Task prompt = Write the listing out again, all of it, word for word.

Source material =
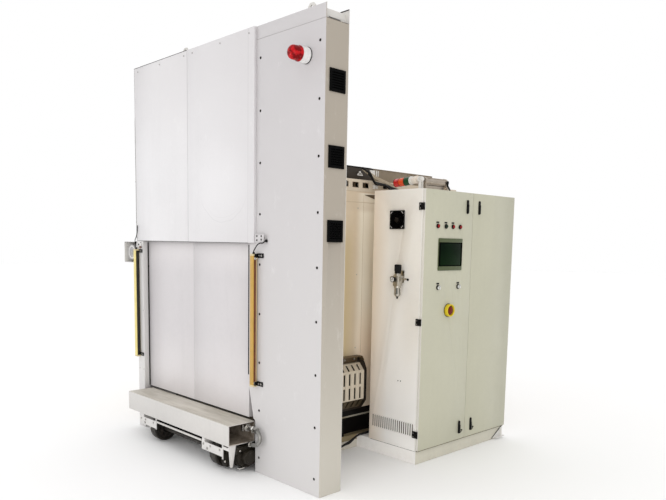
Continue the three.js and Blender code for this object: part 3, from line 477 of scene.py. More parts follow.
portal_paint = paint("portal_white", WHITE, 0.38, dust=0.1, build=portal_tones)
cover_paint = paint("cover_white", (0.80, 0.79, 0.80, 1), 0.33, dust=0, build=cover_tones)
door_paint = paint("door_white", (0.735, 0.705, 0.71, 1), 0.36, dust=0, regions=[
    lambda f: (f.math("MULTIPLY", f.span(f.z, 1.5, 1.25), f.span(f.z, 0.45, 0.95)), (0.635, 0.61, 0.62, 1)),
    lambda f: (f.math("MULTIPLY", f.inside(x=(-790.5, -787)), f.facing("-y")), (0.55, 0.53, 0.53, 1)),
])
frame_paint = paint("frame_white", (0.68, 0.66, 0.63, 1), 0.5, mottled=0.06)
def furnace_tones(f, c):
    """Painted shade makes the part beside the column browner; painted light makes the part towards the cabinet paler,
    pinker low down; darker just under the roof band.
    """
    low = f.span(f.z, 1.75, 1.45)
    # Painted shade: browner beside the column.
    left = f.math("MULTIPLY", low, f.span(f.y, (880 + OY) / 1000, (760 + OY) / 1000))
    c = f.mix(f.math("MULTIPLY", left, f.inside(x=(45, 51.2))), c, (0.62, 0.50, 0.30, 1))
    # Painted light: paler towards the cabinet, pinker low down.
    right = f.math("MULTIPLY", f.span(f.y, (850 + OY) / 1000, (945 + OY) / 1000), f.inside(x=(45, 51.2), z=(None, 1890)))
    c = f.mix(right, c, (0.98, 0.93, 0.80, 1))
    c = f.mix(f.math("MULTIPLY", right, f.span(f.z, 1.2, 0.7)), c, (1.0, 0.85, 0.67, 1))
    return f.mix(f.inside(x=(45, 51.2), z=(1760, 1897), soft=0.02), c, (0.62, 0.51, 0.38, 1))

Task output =
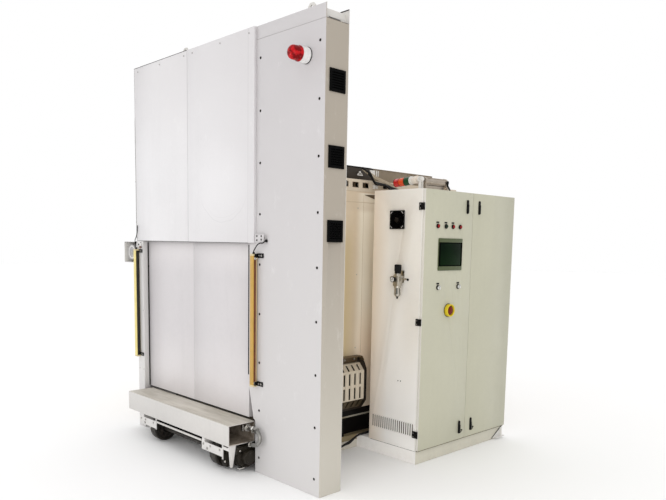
Continue the three.js and Blender code for this object: part 3, from line 477 of scene.py. More parts follow.
portal_paint = paint("portal_white", WHITE, 0.38, dust=0.1, build=portal_tones)
cover_paint = paint("cover_white", (0.80, 0.79, 0.80, 1), 0.33, dust=0, build=cover_tones)
door_paint = paint("door_white", (0.735, 0.705, 0.71, 1), 0.36, dust=0, regions=[
    lambda f: (f.math("MULTIPLY", f.span(f.z, 1.5, 1.25), f.span(f.z, 0.45, 0.95)), (0.635, 0.61, 0.62, 1)),
    lambda f: (f.math("MULTIPLY", f.inside(x=(-790.5, -787)), f.facing("-y")), (0.55, 0.53, 0.53, 1)),
])
frame_paint = paint("frame_white", (0.68, 0.66, 0.63, 1), 0.5, mottled=0.06)
def furnace_tones(f, c):
    """Painted shade makes the part beside the column browner; painted light makes the part towards the cabinet paler,
    pinker low down; darker just under the roof band.
    """
    low = f.span(f.z, 1.75, 1.45)
    # Painted shade: browner beside the column.
    left = f.math("MULTIPLY", low, f.span(f.y, (880 + OY) / 1000, (760 + OY) / 1000))
    c = f.mix(f.math("MULTIPLY", left, f.inside(x=(45, 51.2))), c, (0.62, 0.50, 0.30, 1))
    # Painted light: paler towards the cabinet, pinker low down.
    right = f.math("MULTIPLY", f.span(f.y, (850 + OY) / 1000, (945 + OY) / 1000), f.inside(x=(45, 51.2), z=(None, 1890)))
    c = f.mix(right, c, (0.98, 0.93, 0.80, 1))
    c = f.mix(f.math("MULTIPLY", right, f.span(f.z, 1.2, 0.7)), c, (1.0, 0.85, 0.67, 1))
    return f.mix(f.inside(x=(45, 51.2), z=(1760, 1897), soft=0.02), c, (0.62, 0.51, 0.38, 1))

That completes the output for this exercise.